Do you receive financial supports from the government?
Maybe it’s ambitious to say, but the system of financing for culture in Lithuania has developed with the New Baltic dance festival. Actually the LDIC is one of the first independent organisation in the country. We are one of the active voices for changes in cultural policy, by talking publicly, by writing articles, by lobbying, by encouraging people to be active. When we started the festival there were no formal programmes of the Ministry of Culture to apply for support. The same is happening now in Ukraine where there are only State theatres. There is not any money for the independent field. At the beginning the Ministry of Culture said that they would give us the support after the festival. We did the festival without any money, we got it after.

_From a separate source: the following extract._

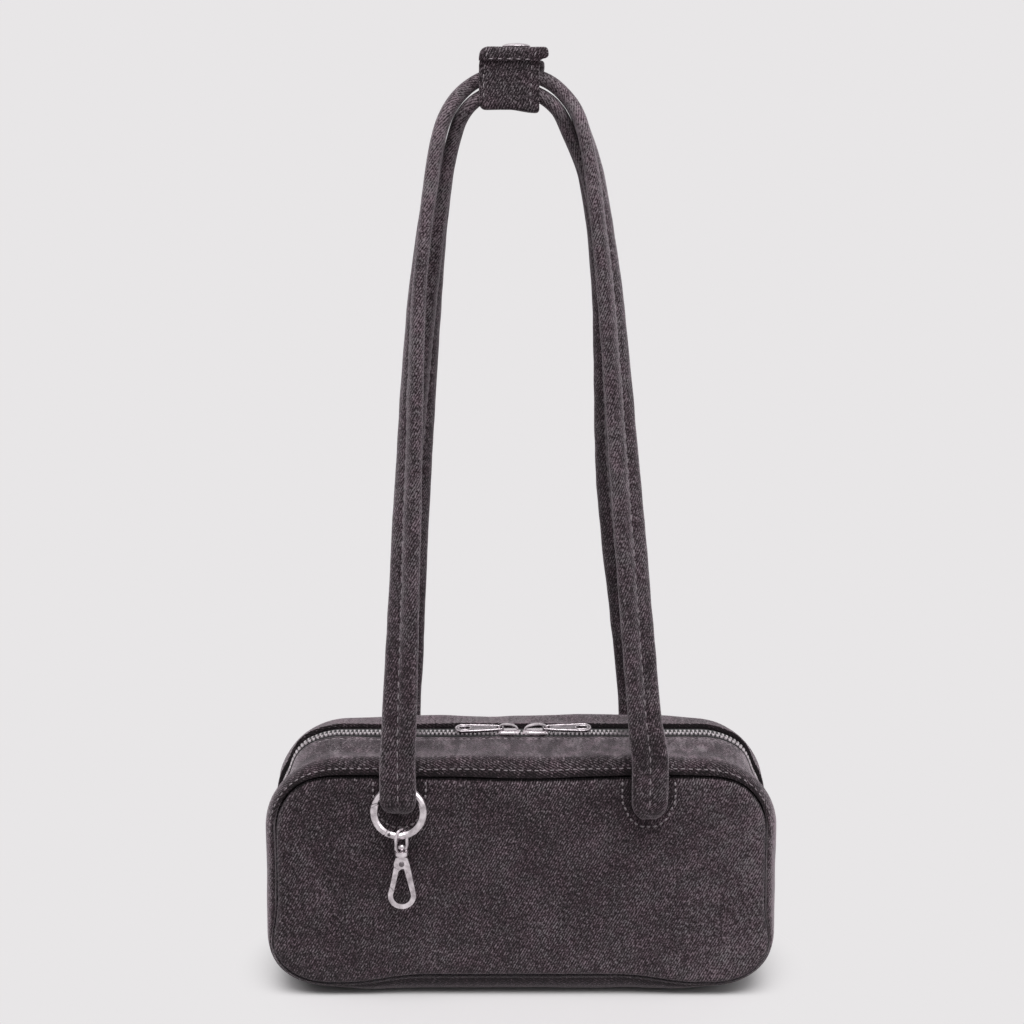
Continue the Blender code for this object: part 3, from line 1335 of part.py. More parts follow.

How much do you receive from the state?
This year we received 115,000 euros from the State and almost 16,700 euros from the City of Vilnius. Companies have grants in their countries too. The financing has gradually developed. Since 2006 there has been a list of major festivals in Lithuania which receive support. It is updated every three years. In 2014 all festivals got answers at the end of March. It was too late! You can’t contact all the companies four weeks before the festival to invite them. It’s not normal, but for festivals in spring it functions like that.
How could you explain this situation?
The Ministry of Culture thinks it’s not a problem. Some mistakes and wrong decisions have been made in the cultural policy. The state budget implies that all the money has to be spent until the end of December. Then a new period starts.